The most troubled and troubling years in the history of modern France, those dark years of Nazi occupation and the Vichy regime, continue to provoke the fascination and challenge the serenity of scholars in France and abroad. Ousby, a British student of literature, has written a general history of the occupation largely based on well-known memoirs and secondary sources. It is comprehensive, incisive, compassionate, remarkably free of prejudice and condescension, and eminently readable. It does not go very deeply into all its topics, particularly collaboration, but it succeeds in showing how complex, painful, and often atrocious these years were for the French. Ousby is less attracted by politics and ideologies than by individuals -- literary figures and Charles de Gaulle -- but he has captured the atmosphere of the occupation splendidly.
For the last 30 years, the French have examined their wartime past with relentless passion and ferocity. In 1994 the journalist Conan and the historian Rousso (author of the 1991 The Vichy Syndrome: History and Memory in France since 1944, the best study so far of the treatment of Vichy in post-1945 France) published a book about these continuing debates. It has now been translated. It offers to its American readers both a series of case studies about recent controversies concerning Vichy (including two especially fine chapters on the trial of the Lyons militia chief Paul Touvier for crimes against humanity in 1994, and on former President Franois Mitterrand's Vichyite past) and an exemplary demonstration by two scrupulous students of history of the art of dealing fairly and accurately with controversial events that the media, in particular, tend to distort.

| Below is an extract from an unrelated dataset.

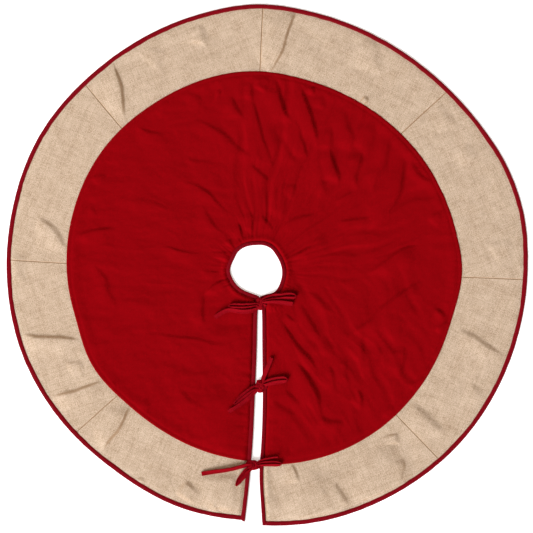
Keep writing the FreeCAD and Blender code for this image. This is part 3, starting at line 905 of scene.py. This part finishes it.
def polar_rows(shares, outer, height, coarse=1, at_fold=0.0):
    """Rows of a cloth from its edge at the neck out, at those shares of the way to outer.

    height is a function of (x, y, phi). Each row has a coarse-th of the usual columns. at_fold draws them
    together at the fold line, in degrees, by one figure for all rows or by one for each."""
    rows = []
    for share, drawn in zip(shares, np.broadcast_to(at_fold, np.shape(shares))):
        middle = NECK_RADIUS + share * (float(outer(np.array([90.0]))[0]) - NECK_RADIUS)
        phi = np.linspace(-90, 270, columns(middle) // coarse + 1)
        phi = phi - drawn * np.sin(np.radians(2 * phi))
        inner = neck(phi) + EDGE_INSET
        r = inner + share * (outer(phi) - inner)
        x, y = place(phi, r, EDGE_INSET)
        rows.append((np.stack([x, y, height(x, y, phi)], axis=1), turned(x, y, CLOTH_TURN)))
    return rows


def make_centre_panel():
    """The red cloth: its upper face is fine, most of all at its hem, and its underside is coarser."""
    long = PANEL_RADIUS - NECK_RADIUS
    fine = 1 - np.array([20, 17.5, 15.5, 13.5, 11.5, 9.5, 7.5, 6, 5, 4.2, 3.2, 2, 1, 0.4, 0.0]) / long
    shares = np.concatenate([np.arange(0, fine[0] - 0.006, 3.9 / long), fine])

    def under(x, y, phi):
        inside = hem(phi) - np.hypot(x, y)
        flat = lie(x, y) + 0.65
        return flat + (1 - smooth(13, 23, inside)) * (burlap_top(x, y, phi) + 0.12 - flat)

    top = polar_rows(shares, hem, red_top)
    at_hem = 1 - np.array([24, 18, 13, 8, 4, 0.3]) / long
    below = np.concatenate([np.arange(0, 1 - 30 / long, 24 / long), at_hem])
    # The underside's columns crowd at the fold line, but not at its edges, where it meets the upper face.
    drawn = 8 * smooth(0, 0.08, below) * (1 - smooth(0.94, 0.995, below))
    return plate("centre_panel", top, polar_rows(below, hem, under, at_fold=drawn), RED)


def cloth_end(phi):
    """Where the lining and the burlap end, inside the rim's binding."""
    return rim(phi) - EDGE_INSET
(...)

Why passions are still so hot, more than 50 years after these events, is immediately apparent if one reads Weisberg's book. A professor of law at Yeshiva University, he does far more than study Vichy's anti-Semitic (and almost completely indigenous) legislation. Going beyond the pioneering work of Robert Paxton and Michael Marrus (Vichy France and the Jews, 1981), he examines the role of lawyers, law professors, magistrates, and ministers in carrying out policies of expropriation, exclusion, and elimination. He shows how an apparently liberal legal system can be used for repressive and repulsive purposes, and how Vichy's legal philosophy assumed the fundamental non-Frenchness of Jews. It is a depressing work, based on extensive and original research, and a major contribution to our understanding of the scope, depth, and ugliness not merely of collaborationism, but also of what could be called "ordinary Vichyism." What the recent trial of Maurice Papon suggested about the state's bureaucracy is confirmed here in the case of the legal professions. We knew already about their behavior in Nazi Germany. Now we know about their conduct in Vichy France. This book drives a big nail in the coffin of the Gaullist myth of a predominantly resistant France, which Jacques Chirac, in July 1995, on the anniversary of the 1942 roundup of Jews in Paris by the French police, decisively repudiated.